Regarding live music vs. recorded, I feel it's almost impossible to dance in a way that's really true to the music when it is being played live (unless, of course, you have rehearsed with the band). That's not to say you can't dance to it at all, but for me the whole point of dancing is to create a physical embodiment of music (which in itself is an art that exists not in visual space but in time), and the only way to do that accurately is to know exactly what the music is going to do next because otherwise there is a necessary delay between what is registered as sound in the brain and then the subsequent physical reaction to it. Boy, don't I sound smart :P

Incidentally, this is not meant at all as a jab at Trio Garufa, who I think are fantastic and probably the only active tango group in the Bay Area who positively represents our scene.

I wonder, are you okay with the fact that you were led to step into and be stepped on and kicked by others? Maybe I'm making more of a big deal about it than it is. I think if I knew it was less of an issue for followers I'd feel a little less hesitant to dance on crowded floors and put my partners' feet, legs, and shoes at risk.

tangobaby said...

Hi Malevito,

I know that people really enjoy The Beat and the All-Night Milonga and someday I would like to try them. My only fear, like others' I'm sure, is that in going to a new place no one will dance with me because I'm not a regular.

I thought your explanation about dancing to live music vs. recorded was spot on (and yes, you are very smart, but what's wrong with that?!). There's a reason why we crave to hear certain recordings over and over again, and then to be able to express oneself in dance to the music we love the most is what makes it so memorable. I think some people really enjoy and feed off of the energy that comes from live music performed but to me that's not enough of a tradeoff from the comfort of dancing to old favorites.

And I agree with you, I think Trio Garufa is excellent.

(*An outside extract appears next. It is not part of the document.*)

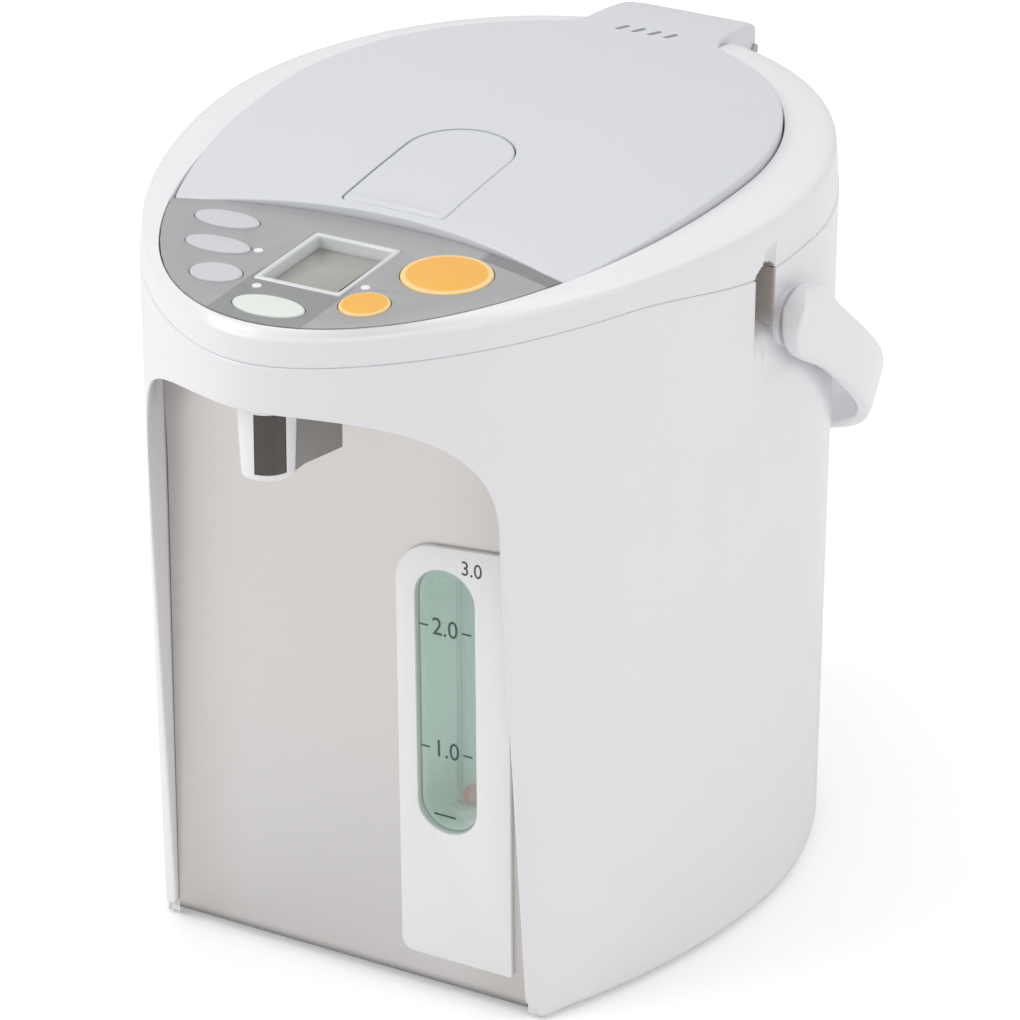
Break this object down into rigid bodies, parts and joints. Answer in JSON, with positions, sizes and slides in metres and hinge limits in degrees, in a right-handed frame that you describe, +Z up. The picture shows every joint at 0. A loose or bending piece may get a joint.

I am absolutely NOT okay with being led to step on others or get stepped on myself. I usually dance with my eyes closed and I have to put my faith and trust in my leader that he will keep me out of harm's way and also keep me from hurting others. It is very hard to let go and enjoy the dance when you feel like you have to concentrate on avoiding dangers all around you. I felt like some people were very reckless and dancing in ways that were inconsiderate of those around them. It was like a free-for-all at times.